We turned off 191 & headed west into Texas Canyon to the small settlement of Dragoon & beyond to a place recommended to us by several people. The Amerind Foundation (Amerind meaning American Indian) houses one of the finest private collections of Native American art & artifacts in the country. This is a very impressive building but I was only allowed to take pictures on the outside & could not take my cameras into the museum. I understand the reason but it always miffs me just the same when that occasionally happens.THE AMERIND
The museum houses a large collection of artifacts dating back many hundreds of years & more. Various southwest Indian cultures are well represented as the history of the land & it's people are displayed well in the galleries. Of particular interest to me was the Chiricahua Apaches who lived & died in this very area. Cochise, Geronimo, & others played out their lives here on these plains, deserts, plateaus, & mountains. I spent most of my time inside watching a DVD on the last days of Geronimo's futile struggle with the white man's ways, deceptions, & treacheries. The broken promises, the heartbreak, the end of an era. It was a sad time in American history for the North American Indian peoples. NICE SPAINISH ARCHITECTURE
t was early afternoon when we left the Amerind & headed back down the valley. Earlier we had heard some noises coming from the back of the car & later determined something was amiss with the driver's side rear wheel. By the time we got near home we could here some screeching & grinding when slowing down & turning corners. When brakes were applied it kinda stopped. I was at first sure it was a wheel bearing but then figured it was probably something to do with the brakes. And as always, I figured it was the end of the world & we would have to get the car over to Sierra Vista for an expensive brake job or something. Or throw the whole car in the garbage can & try to find another one:(( I'm real good at figuring worst case scenarios you know. With vanishing dollar signs in my head I got out to look at the wheel after we got home. Noticed right away something was different than the other wheel. Looked like a wear mark all around the outer hub & on closer inspection saw a stone lodged between the drum & something else. The stone had lodged itself there & was scraping on the turning drum. A screwdriver quickly & easily popped the stone out & short test drive around the yard confirmed the squeaking was gone & all was well in Al's world again. Oh dear, will wonders ever cease......................................... IT'S KELLY SCHMOOZING WITH THE LOCALS....(THAT'S KELLY ON THE LEFT:))
To-morrow........ "Time to clean the car!!!!"
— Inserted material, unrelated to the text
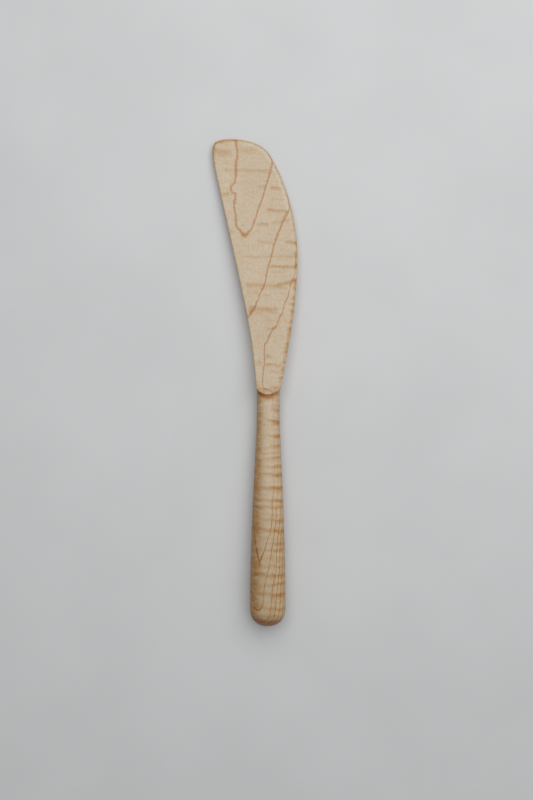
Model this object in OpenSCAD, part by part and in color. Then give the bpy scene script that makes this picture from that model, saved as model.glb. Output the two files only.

  1. Yes, I thought it was funny too that we both talked about chimi's in our blog yesterday. Great minds think alike.

    Glad that for ONCE in your life, something wasn't your fault... lol

    And glad it was just a rock stuck in your drum, same thing happened to us last year.

    Send some of that hot weather this way please! MnM

  2. Nice pics as usual Al. As kids our age we all played cowboy's and indians but it is fastinating to see the real places they lived and worked.